Of course, we have the third category of sick-in-the-head people who plan rapes just for the heck of it. They get their kicks in overpowering their victims. They can go after anything with a hole – this is the category where you hear news about children or elderly women getting raped or the episodes of brutal sexual violence. There are no causative effects here like the earlier two cases – it’s a plain simple insane act of showing your power over the victim; that sadistic pleasure in getting the victim to wither under your control.
We all know what runs in the mind of rape victims. But what exactly happens in the minds of rapists after they are through with their job? Well, the first category guys may develop fear about the entire incident which happened accidentally, & will try to flee from everything. The second category would have a feeling of satisfaction, but also will nurture guilt as he realizes everything was fine except for this wild fantasy remaining unfulfilled.
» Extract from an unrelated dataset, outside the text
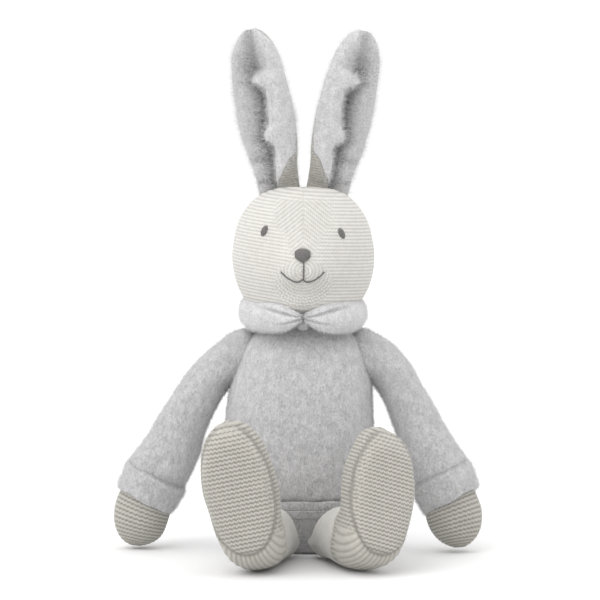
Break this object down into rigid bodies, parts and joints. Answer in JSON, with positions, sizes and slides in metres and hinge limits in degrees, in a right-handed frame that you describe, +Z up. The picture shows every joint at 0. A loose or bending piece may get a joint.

As for the third category, well, there is nothing happening in there as there is no mind at all for the purpose of thinking.
Having understood the above, knowing very well that all kinds of people are out there & also that you cannot fully rely on the existing security system of the law, nor can you expect the potential tormentor to have undergone a “mind control session” by Deepak Chopra,  it makes sense in taking that extra precaution like learning self defence, avoiding deserted areas or nights, avoiding provocative clothes… Ultimately, it is one act where you would not like to look back into & nor look forward to seeking justice or solace.